Reading Your Results
The results display shows combined gross monthly income, the Basic Support Obligation from Maine's schedule, each parent's income share, the parenting time adjustment if applicable, add-on costs, and the final monthly obligation.
If you deducted a prior support obligation, confirm that deduction is reflected accurately in the income figures before accepting the result. A common error is deducting the prior obligation but not verifying it was applied before the income shares were calculated.
After You Get Your Estimate
Maine courts follow the Title 19-A, Section 2006 guidelines in all standard cases. Deviation is allowed when the guideline amount would be unjust or inappropriate. Courts consider both parents' financial resources, the child's specific needs, and any special circumstances.

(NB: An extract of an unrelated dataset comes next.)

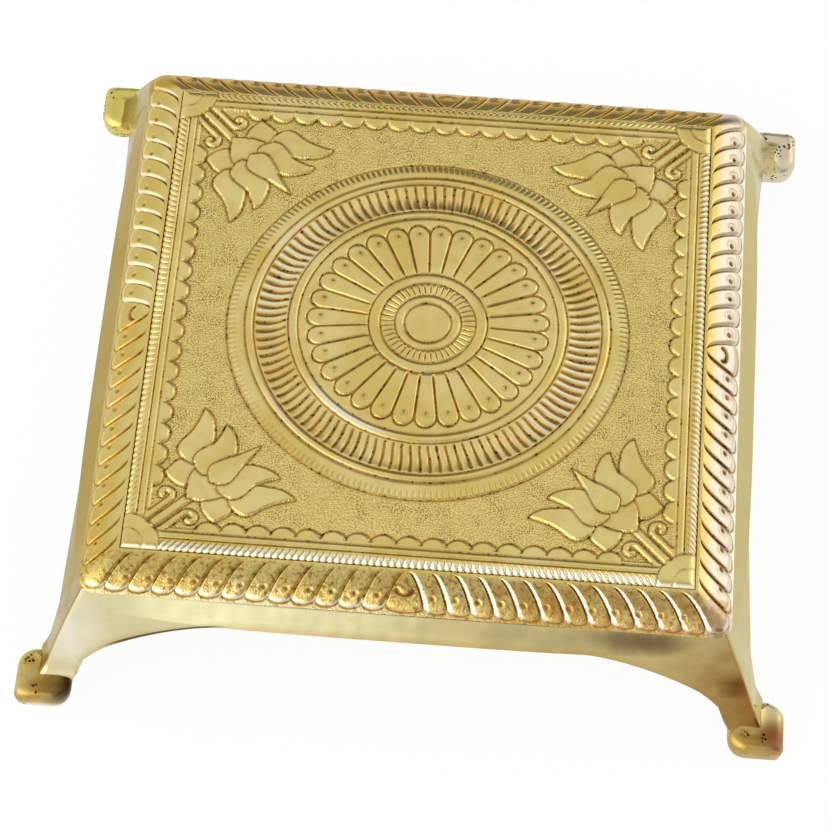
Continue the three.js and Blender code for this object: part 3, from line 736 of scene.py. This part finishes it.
# How strong the grooves' tarnish is, and the painted light on flanks and tips: painted highlight,
# and painted shade where a flank's share is negative, on the eight half sides from the front's
# left one round by the right
groove_shares = (0.55, 0.9, 0.85, 0.9, 0.9, 0.9, 0.85, 0.55)
flank_light_shares = (0, 1, -1, -0.5, 0.9, -0.8, 0.8, 0)
tip_highlight_shares = (0.75, 0.3, 0.8, 0.8, 0.2, 0.2, 0.3, 0.15)


def rolled(distance, width):
    """Quarter of a circle: 0 at the edge of a shape, and 1 from the width inwards."""
    return np.sqrt(1 - (1 - np.clip(distance / width, 0, 1)) ** 2)


def valley(number, share):
    """Place along a side of the valley before a lobe, which leans with a power of the share
    down the slope. Valley 0 is the edge of the leaf in the middle."""
    tip = first_tip + (lobe_tip_pitch - lobe_top_pitch) * number
    return lobe_top_pitch * number + tip * np.clip(share, 0, 1) ** lean_power


def rim_half_side():
    """Grid of one half of a side's face, from its middle to the mitre, as places along the side,
    places down the slope, relief over the base, marks for grooves and holes, and the painted
    light on flanks and tips.
    Its columns follow the valleys, and its rows follow the tips, which are half ellipses. The
    first part is the middle leaf's half and the last one fills the mitre. A lobe's height is
    the product of its slope up from one valley, a power of the distance, and of quarter
    circles down to the other valley and to the tip."""
    down = 1 - 0.22 * (1 - np.linspace(0.1, 1, 11)) ** 1.5
    down = np.concatenate([np.linspace(0, 0.78, 20), down])[:, None]
    grids = []
    for index in range(lobe_count + 1):
        middle, last = index == 0, index == lobe_count
        across = np.linspace(0, 1, 23) if middle or last else across_lobe
        across = across[:-1] if middle else across
        aside = across if middle else 1 - across if last else 2 * across - 1
        tip = cusp_place + (tip_place - cusp_place) * np.sqrt(1 - aside ** 2)
        beyond = tip + (slope_length - tip) * np.array([0.0, 0.16, 0.45, 0.75, 1])[:, None]
        place = np.concatenate([down * tip, beyond])
        share = place / slope_length
        start = np.zeros_like(share) if middle else valley(index - 1, share)
        end = slope_start + (lip_half - slope_start) * share if last else valley(index, share)
        along = start + (end - start) * across
        height, groove, flank_light = np.ones_like(place), np.zeros_like(place), np.zeros_like(place)
        on_lobe = ease(tip + 0.4 - place, 0, 0.4)
        if not middle:
            gap = (along - start) * lobe_slant
            height = 1 - (1 - np.clip(gap / gentle_roll, 0, 1)) ** 1.7
            groove = bump(gap, groove_width) * on_lobe
            # Painted light on the gentle flank beside the valley
            flank_light = bump(gap - flank_place, flank_width) * on_lobe
        if not last:
            gap = (end - along) * lobe_slant
            height = height * rolled(gap, steep_roll)
            groove = np.maximum(groove, bump(gap, 0.22) * on_lobe)
        height = height * rolled(tip - place, tip_roll)
        # Painted highlight on the rolled tip and on the band below the tips
        tip_highlight = bump(tip - 0.7 - place, 0.6) * (not middle)
        tip_highlight = np.maximum(tip_highlight, 0.7 * ease(place - tip, 0.3, 0.8))
        hole = (0.4 if last else 0.8) * bump(tip + 0.15 - place, 0.3)
        ring_along = first_ring + ring_pitch * (index - 1)
        ring = np.hypot((along - ring_along) * lobe_slant, place - ring_place)
        if middle:
            ring = np.abs(np.hypot(along, (place - leaf_arc_place) * 1.2) - leaf_arc_radius)
            ring = ring + 0.8 + 9 * (place < leaf_arc_place)
        if last:
            ring = ring + 99
        from_hole = ring - 0.8 * middle
        lift = ring_rise * bump(ring - ring_radius, ring_width) * (not middle)
        lift = lift - hole_depth * bump(from_hole, 0.5)
        hole = np.maximum(hole, np.minimum(1.35 * bump(from_hole, hole_width), 1))
        hole = np.maximum(hole, 0.4 * bump(ring - 1.55, 0.25))
        open_top = ease(place, 0, 1.2)
        relief = lobe_relief * (height - 1) * open_top + lift * (place < tip)
        groove, flank_light = groove * ease(place, 0, 0.8), flank_light * ease(place, 0, 1.5)
        grids.append((along, place, relief, groove, hole, flank_light, tip_highlight))
    return tuple(np.concatenate(parts, axis=1) for parts in zip(*grids))


def rim_places(along, place, relief):
    """Points of the face from places along the side and down the slope: the sloping face with
    its swell, its plan corner an arc that grows with the way down, and the relief laid on along
    the slope's normal."""
    share = place / slope_length
    half = slope_start + (lip_half - slope_start) * share
    level = rim_crest + (rim_seat + rim_lip - rim_crest) * share
    level = level + rim_bulge * np.sin(math.pi * share)
    radius = np.maximum(rim_corner * share, 1e-6)
    past = np.clip(along - half + radius, 0, radius)
    turn = past / radius * math.pi / 4
    along = along - past + radius * np.sin(turn)
    half = half - radius * (1 - np.cos(turn))
    outward = relief_out * relief
    level = level + relief_up * relief
    return along + outward * np.sin(turn), half + outward * np.cos(turn), level


def whole_side(values, sign=1):
    """Grid of a whole side from its right half, mirrored in its first column."""
    return np.hstack([sign * values[:, :0:-1], values])


def by_half(values, shares):
    """Values of half a side's grid, mirrored in the middle and spread round the square ring,
    with a share for each of its eight halves from the front's left one on."""
    left, right = values[:, :0:-1], values[:, :-1]
    halves = [(right if number % 2 else left) * share for number, share in enumerate(shares)]
    return np.concatenate(halves, axis=1)


def gadroon_frame():
    """Closed square ring: the chased face, the lip, the seat, the ledge and the inner wall."""
    along, place, relief, groove, hole, flank_light, tip_highlight = rim_half_side()
    along, out, height = rim_places(along, place, relief)
    lip = out[-1]
    under = [
        (lip, -lip_round, rim_seat + lip_round), (lip, -lip_foot, rim_seat),
        (seat_inner, 0, rim_seat), (seat_inner, 0, ledge_bottom),
        (ledge_inner, 0, ledge_bottom), (ledge_inner, 0, ledge_top),
        (rim_inner, 0, ledge_top), (rim_inner, 0, rim_crest - 0.2),
        (rim_inner + 0.15, 0, rim_crest),
    ]
    edge = along[-1]
    for line, shift, level in under:
        line = line + shift + lip * 0
        out = np.vstack([out, line])
        height = np.vstack([height, lip * 0 + level])
        along = np.vstack([along, edge / lip * line])
    plain = np.zeros((len(under), len(lip)))
    groove, hole, flank_light, tip_highlight = (np.vstack([part, plain]) for part in (groove, hole, flank_light, tip_highlight))
    places = four_sides(whole_side(along, -1), whole_side(out), whole_side(height))
    faces = grid_faces(places, closed_rows=True, closed_columns=True)
    marks = {
        "hollow": np.maximum(by_half(groove, groove_shares), by_half(hole, (1,) * 8)),
        "matted": np.zeros(places.shape[:2]),
        "painted_light": by_half(flank_light, flank_light_shares) + by_half(tip_highlight, tip_highlight_shares),
    }
    return cast_body("gadroon_frame", places, faces, marks, chased)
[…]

Modification in Maine requires a substantial change in circumstances. Courts look for at least a 15 percent change in the calculated obligation as a practical threshold. Income changes, parenting time shifts, and changes in the children's needs are the most common grounds for filing.
A licensed Maine family law attorney can review your calculation and advise on whether your situation supports a deviation or modification. Many offer a free consultation.